* [What to do] Restate the whole listing exactly.

= = = = =

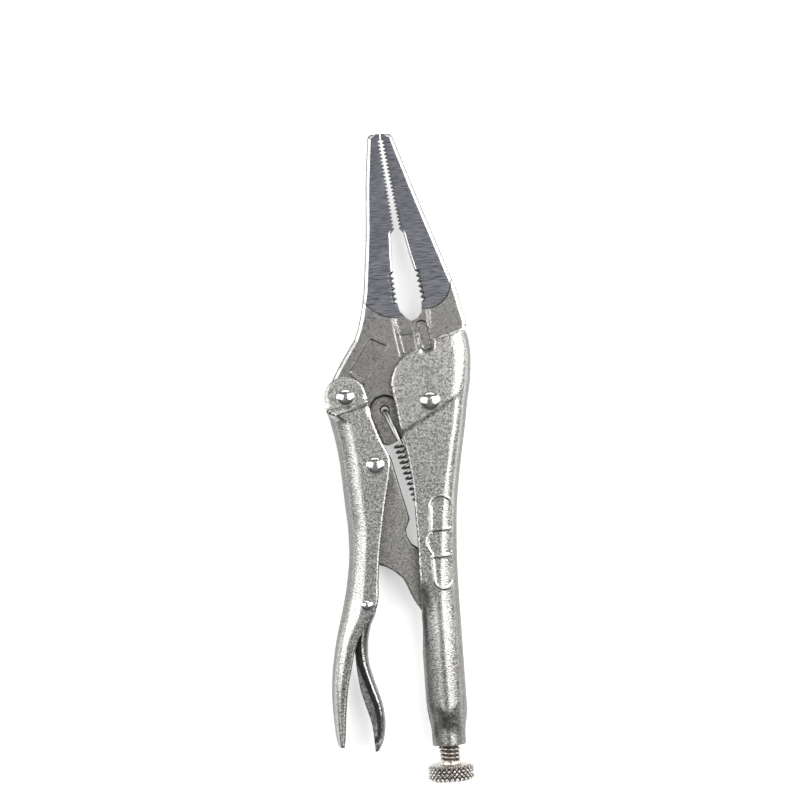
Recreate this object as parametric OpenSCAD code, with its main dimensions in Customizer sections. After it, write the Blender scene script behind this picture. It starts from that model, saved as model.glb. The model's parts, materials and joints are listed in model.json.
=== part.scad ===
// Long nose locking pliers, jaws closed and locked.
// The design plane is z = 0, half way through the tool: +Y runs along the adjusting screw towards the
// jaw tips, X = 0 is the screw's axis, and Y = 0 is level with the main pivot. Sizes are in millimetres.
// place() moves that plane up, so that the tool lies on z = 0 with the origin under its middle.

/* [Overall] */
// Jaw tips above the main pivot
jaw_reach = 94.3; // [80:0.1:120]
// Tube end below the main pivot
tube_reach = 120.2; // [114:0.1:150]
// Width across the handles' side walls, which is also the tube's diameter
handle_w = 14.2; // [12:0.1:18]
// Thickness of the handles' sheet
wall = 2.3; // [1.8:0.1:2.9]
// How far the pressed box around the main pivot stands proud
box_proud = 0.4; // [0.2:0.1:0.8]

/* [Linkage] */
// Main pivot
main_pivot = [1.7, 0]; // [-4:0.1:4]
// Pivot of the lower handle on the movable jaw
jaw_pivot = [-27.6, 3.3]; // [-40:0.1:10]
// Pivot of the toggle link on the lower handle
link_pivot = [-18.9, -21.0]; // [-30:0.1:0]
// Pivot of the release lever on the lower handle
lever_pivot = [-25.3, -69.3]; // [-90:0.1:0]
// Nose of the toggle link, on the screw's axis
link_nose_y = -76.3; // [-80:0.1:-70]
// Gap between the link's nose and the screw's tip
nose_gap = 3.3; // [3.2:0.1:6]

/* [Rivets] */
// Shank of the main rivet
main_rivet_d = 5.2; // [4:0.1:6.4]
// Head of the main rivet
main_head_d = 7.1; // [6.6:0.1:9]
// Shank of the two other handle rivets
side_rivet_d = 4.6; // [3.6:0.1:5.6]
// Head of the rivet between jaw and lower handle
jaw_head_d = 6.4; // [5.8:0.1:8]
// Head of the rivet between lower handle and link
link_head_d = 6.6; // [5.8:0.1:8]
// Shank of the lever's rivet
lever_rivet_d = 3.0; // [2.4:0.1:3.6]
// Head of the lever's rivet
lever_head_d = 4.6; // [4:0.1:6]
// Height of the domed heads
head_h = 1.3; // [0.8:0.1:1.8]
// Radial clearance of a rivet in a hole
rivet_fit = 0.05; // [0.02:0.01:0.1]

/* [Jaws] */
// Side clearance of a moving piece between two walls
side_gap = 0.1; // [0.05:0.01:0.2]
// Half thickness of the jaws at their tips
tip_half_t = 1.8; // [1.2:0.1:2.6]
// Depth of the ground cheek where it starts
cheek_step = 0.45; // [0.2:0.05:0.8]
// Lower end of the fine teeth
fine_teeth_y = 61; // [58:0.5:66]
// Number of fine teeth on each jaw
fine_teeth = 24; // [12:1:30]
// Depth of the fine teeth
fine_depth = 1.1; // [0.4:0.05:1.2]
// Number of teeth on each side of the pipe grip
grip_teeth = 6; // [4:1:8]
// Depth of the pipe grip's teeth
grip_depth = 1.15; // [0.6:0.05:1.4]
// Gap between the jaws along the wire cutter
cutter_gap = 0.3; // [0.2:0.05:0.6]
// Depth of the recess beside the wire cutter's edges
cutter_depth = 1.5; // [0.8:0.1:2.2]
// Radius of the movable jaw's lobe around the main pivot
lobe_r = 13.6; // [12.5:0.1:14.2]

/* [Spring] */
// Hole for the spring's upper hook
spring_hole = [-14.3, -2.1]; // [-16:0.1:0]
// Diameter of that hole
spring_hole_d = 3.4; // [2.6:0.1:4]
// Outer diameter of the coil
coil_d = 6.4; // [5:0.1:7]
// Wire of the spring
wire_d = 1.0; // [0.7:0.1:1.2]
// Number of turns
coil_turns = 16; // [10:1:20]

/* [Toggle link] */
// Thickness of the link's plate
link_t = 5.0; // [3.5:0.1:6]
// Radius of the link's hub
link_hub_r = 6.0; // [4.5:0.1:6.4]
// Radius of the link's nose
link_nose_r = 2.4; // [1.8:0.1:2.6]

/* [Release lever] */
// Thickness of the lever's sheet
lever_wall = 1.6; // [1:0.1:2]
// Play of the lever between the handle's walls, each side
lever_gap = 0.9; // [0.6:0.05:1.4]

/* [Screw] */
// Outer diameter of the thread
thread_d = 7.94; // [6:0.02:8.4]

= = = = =

* [Answer for this exercise]
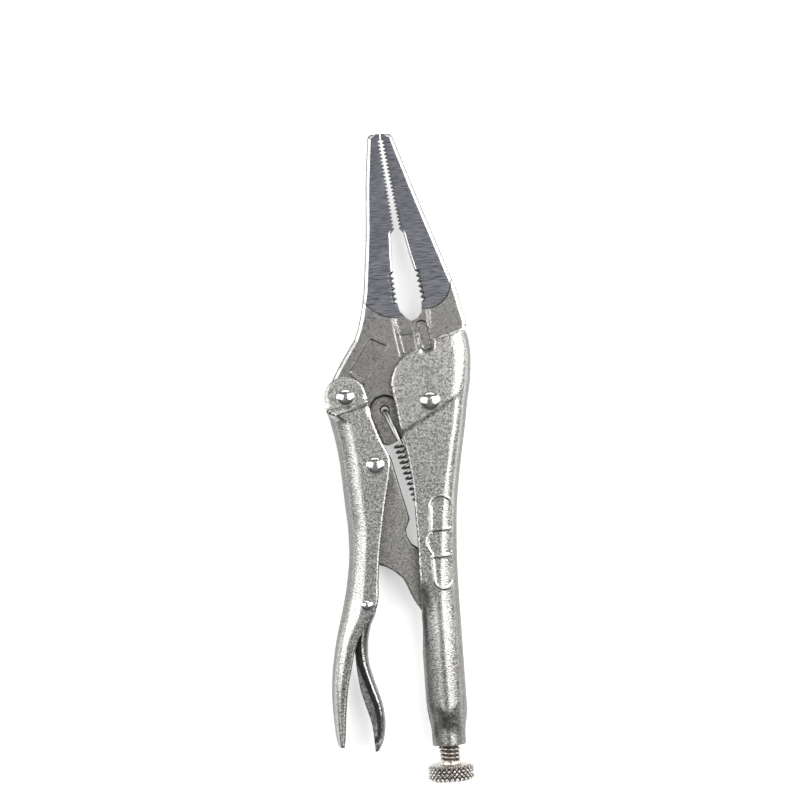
Recreate this object as parametric OpenSCAD code, with its main dimensions in Customizer sections. After it, write the Blender scene script behind this picture. It starts from that model, saved as model.glb. The model's parts, materials and joints are listed in model.json.
=== part.scad ===
// Long nose locking pliers, jaws closed and locked.
// The design plane is z = 0, half way through the tool: +Y runs along the adjusting screw towards the
// jaw tips, X = 0 is the screw's axis, and Y = 0 is level with the main pivot. Sizes are in millimetres.
// place() moves that plane up, so that the tool lies on z = 0 with the origin under its middle.

/* [Overall] */
// Jaw tips above the main pivot
jaw_reach = 94.3; // [80:0.1:120]
// Tube end below the main pivot
tube_reach = 120.2; // [114:0.1:150]
// Width across the handles' side walls, which is also the tube's diameter
handle_w = 14.2; // [12:0.1:18]
// Thickness of the handles' sheet
wall = 2.3; // [1.8:0.1:2.9]
// How far the pressed box around the main pivot stands proud
box_proud = 0.4; // [0.2:0.1:0.8]

/* [Linkage] */
// Main pivot
main_pivot = [1.7, 0]; // [-4:0.1:4]
// Pivot of the lower handle on the movable jaw
jaw_pivot = [-27.6, 3.3]; // [-40:0.1:10]
// Pivot of the toggle link on the lower handle
link_pivot = [-18.9, -21.0]; // [-30:0.1:0]
// Pivot of the release lever on the lower handle
lever_pivot = [-25.3, -69.3]; // [-90:0.1:0]
// Nose of the toggle link, on the screw's axis
link_nose_y = -76.3; // [-80:0.1:-70]
// Gap between the link's nose and the screw's tip
nose_gap = 3.3; // [3.2:0.1:6]

/* [Rivets] */
// Shank of the main rivet
main_rivet_d = 5.2; // [4:0.1:6.4]
// Head of the main rivet
main_head_d = 7.1; // [6.6:0.1:9]
// Shank of the two other handle rivets
side_rivet_d = 4.6; // [3.6:0.1:5.6]
// Head of the rivet between jaw and lower handle
jaw_head_d = 6.4; // [5.8:0.1:8]
// Head of the rivet between lower handle and link
link_head_d = 6.6; // [5.8:0.1:8]
// Shank of the lever's rivet
lever_rivet_d = 3.0; // [2.4:0.1:3.6]
// Head of the lever's rivet
lever_head_d = 4.6; // [4:0.1:6]
// Height of the domed heads
head_h = 1.3; // [0.8:0.1:1.8]
// Radial clearance of a rivet in a hole
rivet_fit = 0.05; // [0.02:0.01:0.1]

/* [Jaws] */
// Side clearance of a moving piece between two walls
side_gap = 0.1; // [0.05:0.01:0.2]
// Half thickness of the jaws at their tips
tip_half_t = 1.8; // [1.2:0.1:2.6]
// Depth of the ground cheek where it starts
cheek_step = 0.45; // [0.2:0.05:0.8]
// Lower end of the fine teeth
fine_teeth_y = 61; // [58:0.5:66]
// Number of fine teeth on each jaw
fine_teeth = 24; // [12:1:30]
// Depth of the fine teeth
fine_depth = 1.1; // [0.4:0.05:1.2]
// Number of teeth on each side of the pipe grip
grip_teeth = 6; // [4:1:8]
// Depth of the pipe grip's teeth
grip_depth = 1.15; // [0.6:0.05:1.4]
// Gap between the jaws along the wire cutter
cutter_gap = 0.3; // [0.2:0.05:0.6]
// Depth of the recess beside the wire cutter's edges
cutter_depth = 1.5; // [0.8:0.1:2.2]
// Radius of the movable jaw's lobe around the main pivot
lobe_r = 13.6; // [12.5:0.1:14.2]

/* [Spring] */
// Hole for the spring's upper hook
spring_hole = [-14.3, -2.1]; // [-16:0.1:0]
// Diameter of that hole
spring_hole_d = 3.4; // [2.6:0.1:4]
// Outer diameter of the coil
coil_d = 6.4; // [5:0.1:7]
// Wire of the spring
wire_d = 1.0; // [0.7:0.1:1.2]
// Number of turns
coil_turns = 16; // [10:1:20]

/* [Toggle link] */
// Thickness of the link's plate
link_t = 5.0; // [3.5:0.1:6]
// Radius of the link's hub
link_hub_r = 6.0; // [4.5:0.1:6.4]
// Radius of the link's nose
link_nose_r = 2.4; // [1.8:0.1:2.6]

/* [Release lever] */
// Thickness of the lever's sheet
lever_wall = 1.6; // [1:0.1:2]
// Play of the lever between the handle's walls, each side
lever_gap = 0.9; // [0.6:0.05:1.4]

/* [Screw] */
// Outer diameter of the thread
thread_d = 7.94; // [6:0.02:8.4]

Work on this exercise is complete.